You just can't ignore the fact that this recovery shows the worst job creation on record and that when you look at the complete recovery -- as opposed to its best couple of years -- growth and investment have been weak.

It is also hard to ignore that since the 2001 tax cuts were passed, median family income declined every single year, and since the 2003 tax cuts were passed, typical hourly and weekly wages fell in real terms.

Celebrating Deterioration

Finally, there is the 2006 deficit, which the administration initially projected at a $500 billion surplus. It now will be a $300 billion deficit. In other words, the Bush White House is celebrating an $800 billion deterioration. (Even in 2002 -- after factoring in the tax cut, the aftermath of recession and Sept. 11 -- the administration still projected a $127 billion surplus for 2006.)

But we are instructed to ignore all these disappointing facts and focus only on how much revenues have improved over recent projections.

Yet, even this one point shows neither strong economic performance nor that tax cuts pay for themselves. Revenues over the last several years have been dramatically lower than what the Bush administration projected when it took office in 2001. Revenues in 2003 (well after the traumas of 2001) were $550 billion less than initial projections. Revenues in 2004 came in $550 billion short, and in 2005 they were light by $400 billion. So in 2006, the big ``better-than-expected-news'' is that revenues came in only $300 billion less than the Bush team's initial 2001 projection.

$1.8 Trillion Short

In total, revenues between 2003 and 2006 fell short of the 2001 forecast by $1.8 trillion.

So is this proof-positive that the Bush tax cuts are the sole cause of a nearly $2 trillion revenue loss over just four years? If I drew that conclusion based only on those facts I would be guilty of the same selective causation as the Bush White House.

The fact is, federal revenues bounce around for many reasons, and you can choose different years as your starting point to strengthen your case from either side. The only responsible means of analyzing a fiscal policy is to look carefully at the full range of indicators, economic trends and expert opinion -- a point that Republican supply-siders were desperate to make when President Bill Clinton's fiscal policies were followed by $1.7 trillion more in revenues than projected.

They Don't Pay

Any broad analysis makes clear that the stimulus effects of the tax cuts have not paid for their costs -- especially as those projected costs rise to more than $300 billion a year by 2012.

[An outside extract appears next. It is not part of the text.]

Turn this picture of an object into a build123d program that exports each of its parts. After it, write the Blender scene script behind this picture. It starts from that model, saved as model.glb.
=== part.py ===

A 2006 Congressional Research Service analysis concluded that ``no evidence of supply-side effects from the tax cuts exists thus far,'' and according to one study by the Joint Tax Committee, the 2003 tax cut will ultimately decrease economic growth in the long term.

As New York University professor Jason Furman points out, even the Bush administration's own dynamic scoring estimate in their best-case scenario found that the tax cuts would raise long-run income by 0.7 percent, enough to pay for less than 10 percent of the cost of making the tax cuts permanent.

This analysis is consistent with the fact that real per capita revenues are virtually unchanged compared with 2001, while in most recoveries of this length they grew 10 percent.

While David Stockman, Ronald Reagan's budget director, later regretted his role in suggesting that there was some form of magic that could lead tax cuts to pay for themselves, President Bush seems willing to use his bully pulpit to spread this same free-lunch rationale. It is a sad continuation of a reckless fiscal leadership.

But then again, if the Detroit Lions win the Super Bowl this year for the first time in their history, I am willing to reconsider.

(Gene Sperling, author of ``The Pro-Growth Progressive,'' was President Bill Clinton's top economic adviser. He is a senior fellow at the Center for American Progress. The opinions expressed are his own.)